• _DATASET EXTRACT_:
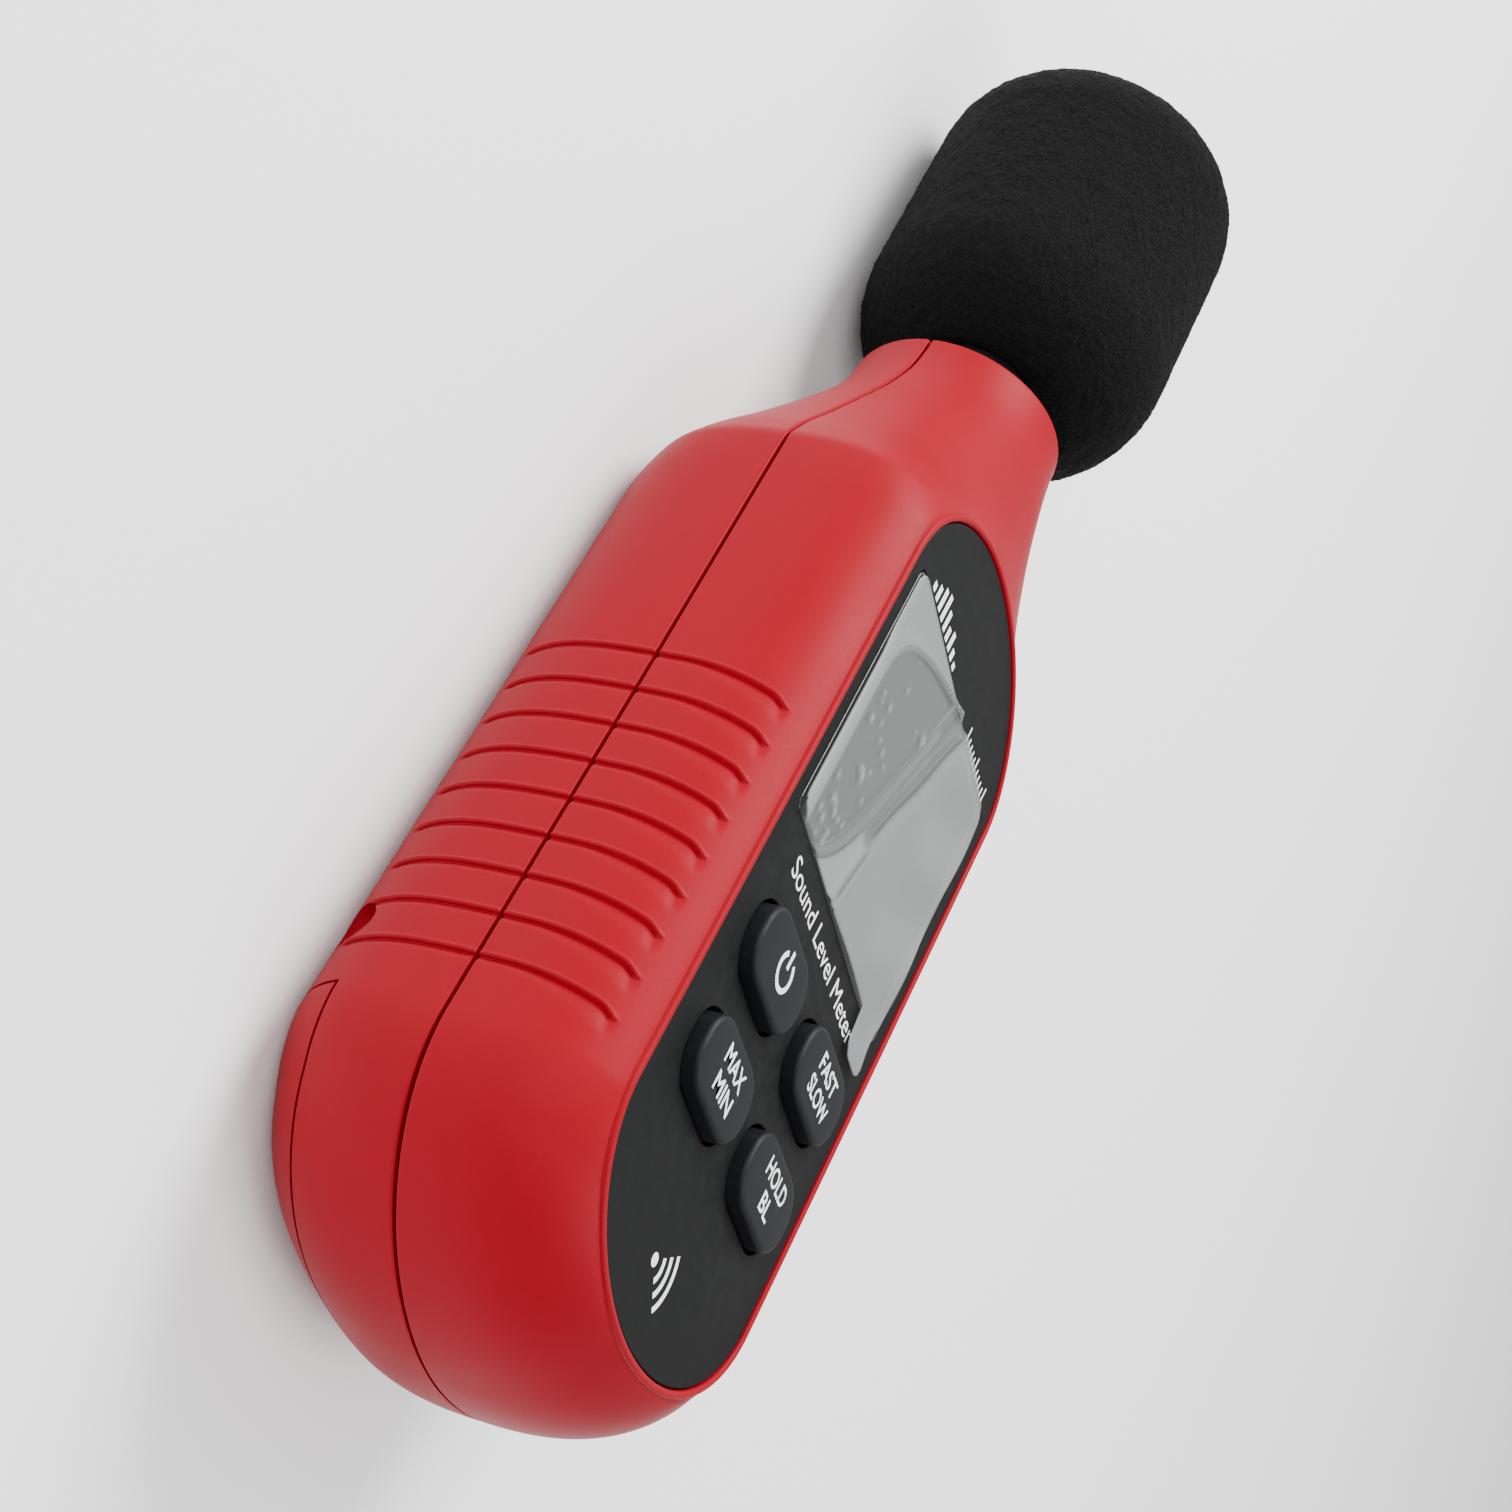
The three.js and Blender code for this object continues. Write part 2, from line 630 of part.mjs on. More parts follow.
function keyCap({ x, y }) {
  const cap = slab(keyShape(0), x, y, flangeUnderZ, faceZ + keyStand, keyBevel, 2);
  const flange = slab(keyShape(keyFlange), x, y, flangeUnderZ, flangeTopZ, 0, 2);
  const stem = slab(roundedRectangle(stemLength, stemWidth, 1), x, y, stemBottomZ, flangeTopZ, 0, 1);
  return joined([cap, flange, stem]);
}

function keyMat() {
  const middleY = plateY - (keyRowTop + keyRowBottom) / 2;
  const width = 2 * (keySpread + matMargin) + keyLength;
  const length = keyRowBottom - keyRowTop + keyWidth + 2 * matMargin;
  const outerShape = roundedRectangle(width, length, matCorner);
  const underShape = roundedRectangle(width - 2 * matSkirt, length - 2 * matSkirt, matCorner - matSkirt / 2);
  const outer = slab(outerShape, 0, middleY, boardTopZ + rest, matTopZ, 0, 1);
  const under = slab(underShape, 0, middleY, 0, matTopZ - matThickness, 0, 1);
  const stems = keys.map(({ x, y }) => slab(
    roundedRectangle(stemLength + 2 * slip, stemWidth + 2 * slip, 1), x, y, 0, far, 0, 1));
  const roundBosses = caseScrews.map(([x, y]) => post(bossRadius + slip, x, y, 0, far));
  return outer.subtract(under).subtract(joined(stems)).subtract(joined(roundBosses));
}

function keyDome({ x, y }) {
  const base = boardTopZ + rest;
  const profile = [
    [0, base + domeHeight - domeSkin],
    [domeRadius * 0.7, base + domeHeight * 0.35],
    [domeRadius - domeSkin, base],
    [domeRadius, base],
    [domeRadius * 0.75, base + domeHeight * 0.7],
    [0, base + domeHeight],
  ];
  const points = profile.map(([radius, z]) => new THREE.Vector2(radius, z));
  const geometry = new THREE.LatheGeometry(points, smallSides);
  geometry.rotateX(Math.PI / 2);
  geometry.translate(x, y, 0);
  return solidOf(geometry);
}

// ---- board and its components ----
function mainBoard() {
  const lower = plateY - boardBottomRun;
  const upper = plateY + boardTopRun;
  const outline = roundedRectangle(2 * boardHalfWidth, upper - lower, boardCorner);
  const sheet = slab(outline, 0, (upper + lower) / 2, boardUnderZ, boardTopZ, 0, 1);
  const holes = boardScrews.map(([x, y]) => post(boardScrewRadius + headGap, x, y, 0, far, smallSides));
  return sheet.subtract(joined(holes));
}

function underBoard(x, y, width, length, height) {
  return block(x - width / 2, x + width / 2, y - length / 2, y + length / 2,
    boardUnderZ - rest - height, boardUnderZ - rest);
}

// ---- battery bay ----
const cellBottomY = bayBottomY + slip;
const cellXs = Array.from({ length: cellCount }, (_, i) => (i - (cellCount - 1) / 2) * cellPitch);

// Cells alternate: the outer ones point up the case, the middle one down.
function cell(i) {
  const up = i % 2 === 0;
  const low = cellBottomY + contactThickness + slip + (up ? springLength : 0);
  const high = low + cellLength;
  const shoulder = up ? high - cellNubLength : low + cellNubLength;
  const body = rod(cellRadius, cellXs[i], cellZ, up ? low : shoulder, up ? shoulder : high);
  const nub = rod(cellNubRadius, cellXs[i], cellZ, low, high, smallSides);
  return body.add(nub);
}

function contactPlate(x0, x1, atTop, tabX) {
  const y0 = atTop ? bayTopY - slip - contactThickness : cellBottomY;
  const z0 = latchZ + latchThickness + 2 * slip;
  const sheet = block(x0, x1, y0, y0 + contactThickness, z0, roofZ - slip).intersect(contactForm);
  if (tabX === undefined) return sheet;
  const half = contactTabWidth / 2;
  return sheet.add(block(tabX - half, tabX + half, y0, y0 + contactThickness, cellZ, roofZ + contactTabRise));
}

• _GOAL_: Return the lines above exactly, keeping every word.

• _RESULT FOR THIS EXERCISE_:
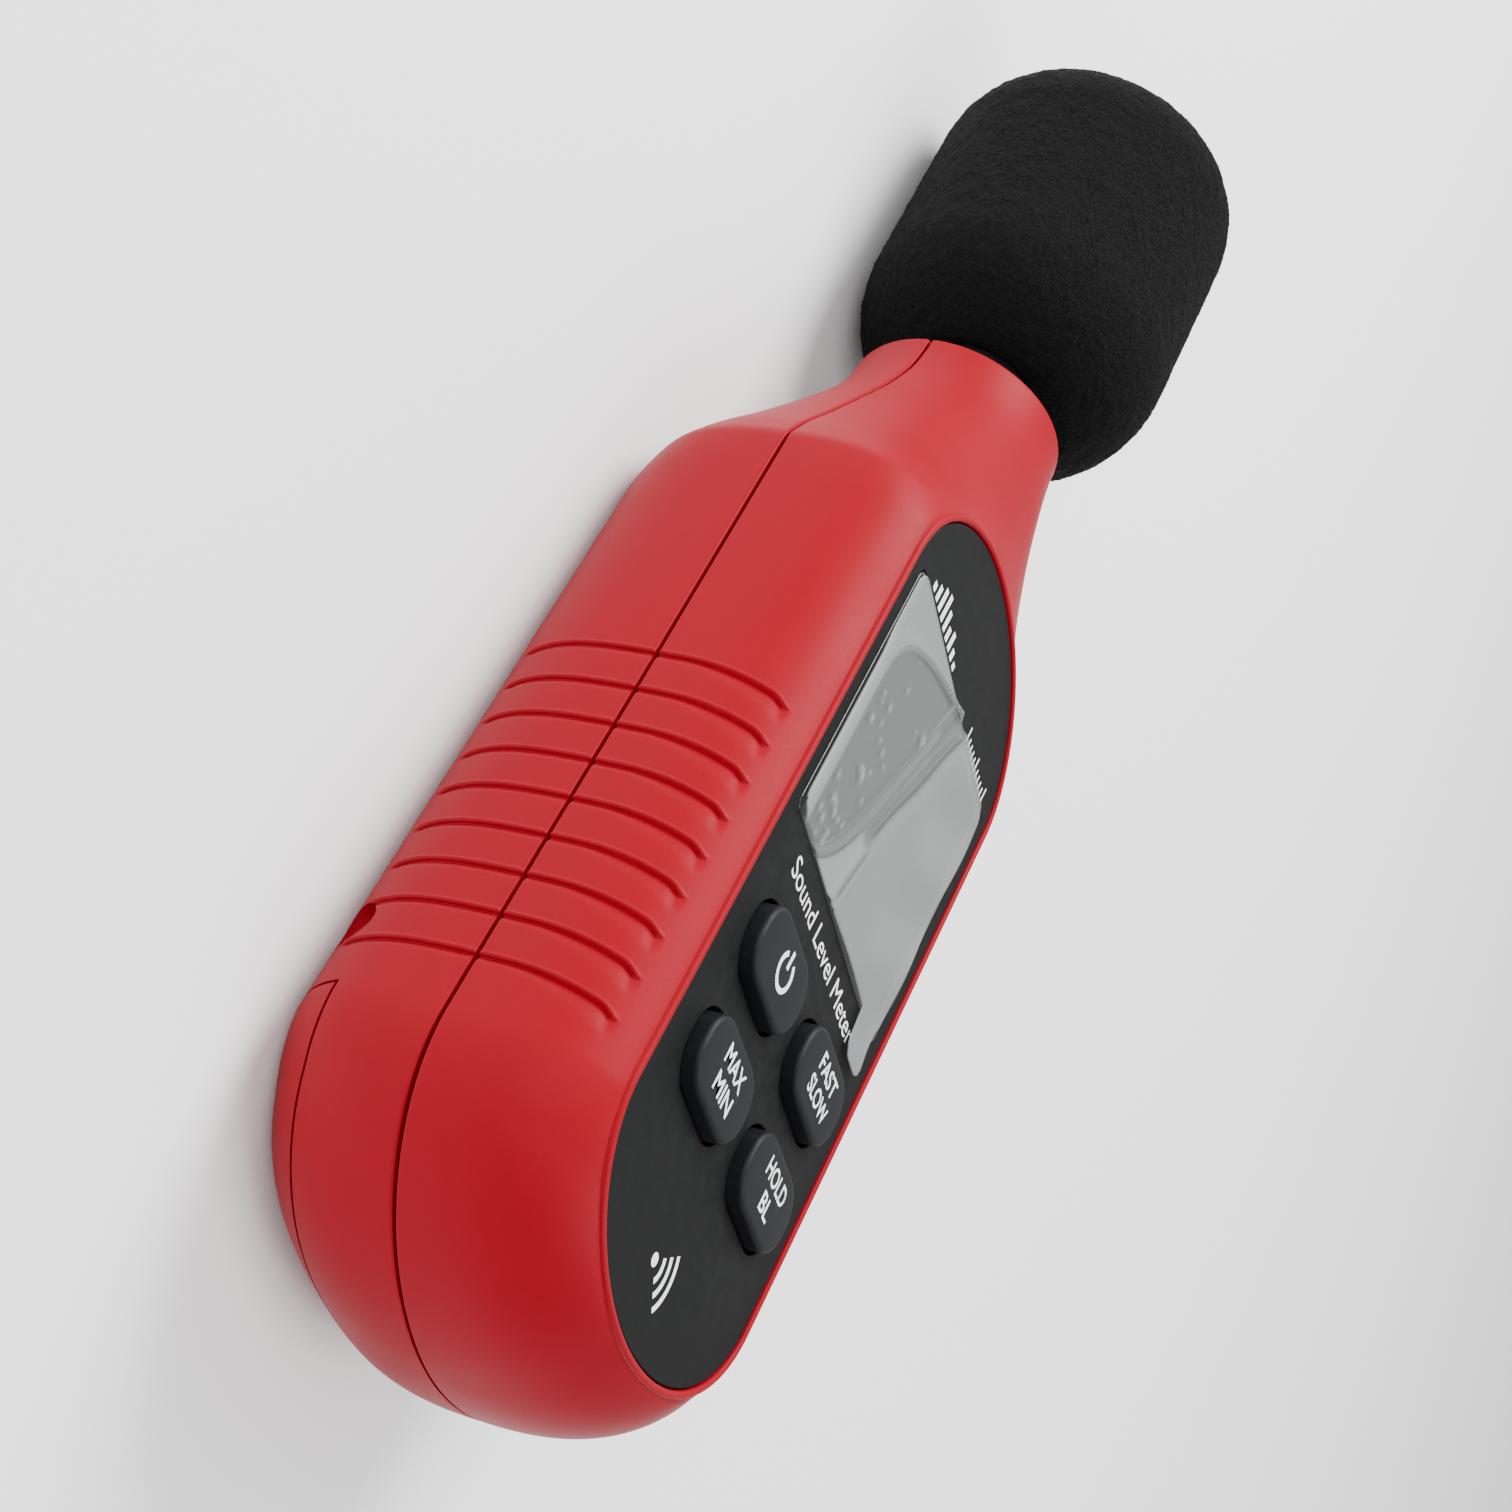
The three.js and Blender code for this object continues. Write part 2, from line 630 of part.mjs on. More parts follow.
function keyCap({ x, y }) {
  const cap = slab(keyShape(0), x, y, flangeUnderZ, faceZ + keyStand, keyBevel, 2);
  const flange = slab(keyShape(keyFlange), x, y, flangeUnderZ, flangeTopZ, 0, 2);
  const stem = slab(roundedRectangle(stemLength, stemWidth, 1), x, y, stemBottomZ, flangeTopZ, 0, 1);
  return joined([cap, flange, stem]);
}

function keyMat() {
  const middleY = plateY - (keyRowTop + keyRowBottom) / 2;
  const width = 2 * (keySpread + matMargin) + keyLength;
  const length = keyRowBottom - keyRowTop + keyWidth + 2 * matMargin;
  const outerShape = roundedRectangle(width, length, matCorner);
  const underShape = roundedRectangle(width - 2 * matSkirt, length - 2 * matSkirt, matCorner - matSkirt / 2);
  const outer = slab(outerShape, 0, middleY, boardTopZ + rest, matTopZ, 0, 1);
  const under = slab(underShape, 0, middleY, 0, matTopZ - matThickness, 0, 1);
  const stems = keys.map(({ x, y }) => slab(
    roundedRectangle(stemLength + 2 * slip, stemWidth + 2 * slip, 1), x, y, 0, far, 0, 1));
  const roundBosses = caseScrews.map(([x, y]) => post(bossRadius + slip, x, y, 0, far));
  return outer.subtract(under).subtract(joined(stems)).subtract(joined(roundBosses));
}

function keyDome({ x, y }) {
  const base = boardTopZ + rest;
  const profile = [
    [0, base + domeHeight - domeSkin],
    [domeRadius * 0.7, base + domeHeight * 0.35],
    [domeRadius - domeSkin, base],
    [domeRadius, base],
    [domeRadius * 0.75, base + domeHeight * 0.7],
    [0, base + domeHeight],
  ];
  const points = profile.map(([radius, z]) => new THREE.Vector2(radius, z));
  const geometry = new THREE.LatheGeometry(points, smallSides);
  geometry.rotateX(Math.PI / 2);
  geometry.translate(x, y, 0);
  return solidOf(geometry);
}

// ---- board and its components ----
function mainBoard() {
  const lower = plateY - boardBottomRun;
  const upper = plateY + boardTopRun;
  const outline = roundedRectangle(2 * boardHalfWidth, upper - lower, boardCorner);
  const sheet = slab(outline, 0, (upper + lower) / 2, boardUnderZ, boardTopZ, 0, 1);
  const holes = boardScrews.map(([x, y]) => post(boardScrewRadius + headGap, x, y, 0, far, smallSides));
  return sheet.subtract(joined(holes));
}

function underBoard(x, y, width, length, height) {
  return block(x - width / 2, x + width / 2, y - length / 2, y + length / 2,
    boardUnderZ - rest - height, boardUnderZ - rest);
}

// ---- battery bay ----
const cellBottomY = bayBottomY + slip;
const cellXs = Array.from({ length: cellCount }, (_, i) => (i - (cellCount - 1) / 2) * cellPitch);

// Cells alternate: the outer ones point up the case, the middle one down.
function cell(i) {
  const up = i % 2 === 0;
  const low = cellBottomY + contactThickness + slip + (up ? springLength : 0);
  const high = low + cellLength;
  const shoulder = up ? high - cellNubLength : low + cellNubLength;
  const body = rod(cellRadius, cellXs[i], cellZ, up ? low : shoulder, up ? shoulder : high);
  const nub = rod(cellNubRadius, cellXs[i], cellZ, low, high, smallSides);
  return body.add(nub);
}

function contactPlate(x0, x1, atTop, tabX) {
  const y0 = atTop ? bayTopY - slip - contactThickness : cellBottomY;
  const z0 = latchZ + latchThickness + 2 * slip;
  const sheet = block(x0, x1, y0, y0 + contactThickness, z0, roofZ - slip).intersect(contactForm);
  if (tabX === undefined) return sheet;
  const half = contactTabWidth / 2;
  return sheet.add(block(tabX - half, tabX + half, y0, y0 + contactThickness, cellZ, roofZ + contactTabRise));
}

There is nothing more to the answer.